After a couple weeks, ask your team: - Did anyone check the reports? - Did it help them do something differently? - Is there something missing or confusing?

If reports aren’t helping, don’t be afraid to scrap them and try again. Reporting isn’t “set it and forget it”—it’s about helping your team get better.

Red flags: - Nobody can remember the last time they looked at a report. - You keep getting questions like “Where do I find X?” or “What does Y mean?” - Data looks off because people aren’t updating fields.


7. Troubleshooting: Common Pitfalls and How to Fix Them

You’ll run into a few classic headaches. Here’s how to handle them:

Problem: Reps aren’t updating Frontspin, so reports are wrong. - Fix: Keep fields simple. Make updating unavoidable in the workflow.
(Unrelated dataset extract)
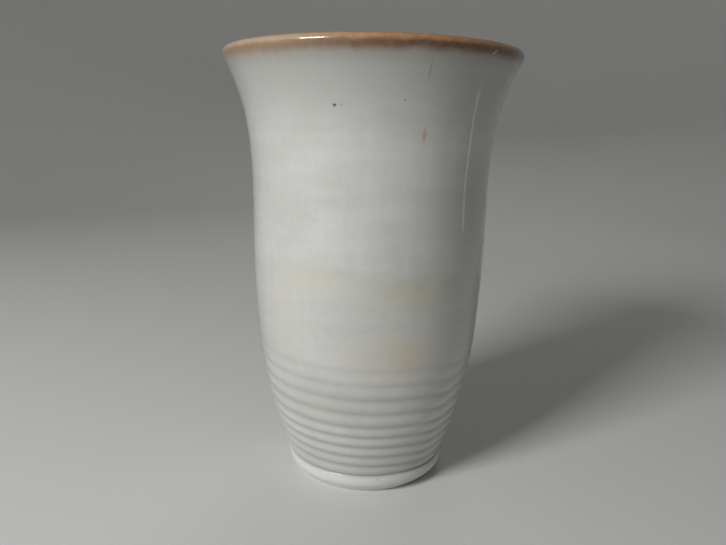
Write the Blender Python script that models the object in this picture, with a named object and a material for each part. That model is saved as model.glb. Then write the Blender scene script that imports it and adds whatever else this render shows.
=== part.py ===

Problem: Too many custom fields, nobody knows what matters. - Fix: Pare down. Stick to fields tied to actionable steps or real outcomes.

Problem: Reports are slow or buggy. - Fix: Limit date ranges, filter for active deals only, or check with Frontspin support—sometimes it’s not you, it’s them.

Problem: Managers want “everything,” but don’t use it. - Fix: Push back. Focus on what’s actually reviewed and acted on.


8. Pro Tips for Getting More Out of Frontspin Reporting

  • Use tags or custom fields to track experiments, like new messaging or verticals. Report on these to see what works—don’t just guess.
  • Benchmark over time—compare this month to last, not just “all-time totals.”
  • Keep it visual—charts are easier to scan than tables, but don’t get fancy if nobody cares.
  • Document what each report is for—add a note or a one-liner in the report description.

Wrapping Up: Keep It Simple, Iterate, and Don’t Worship the Dashboard

Here’s the honest truth: No sales tool (including Frontspin) will magically fix your workflow. The best reports get looked at, talked about, and used to make decisions. Start simple, ask your team what’s actually useful, and don’t be afraid to change things up if the data isn’t helping.

You’ll know you’ve got it right when your team actually checks the numbers—and uses them to sell smarter, not just fill in boxes. Good luck, and remember: simple beats fancy, every time.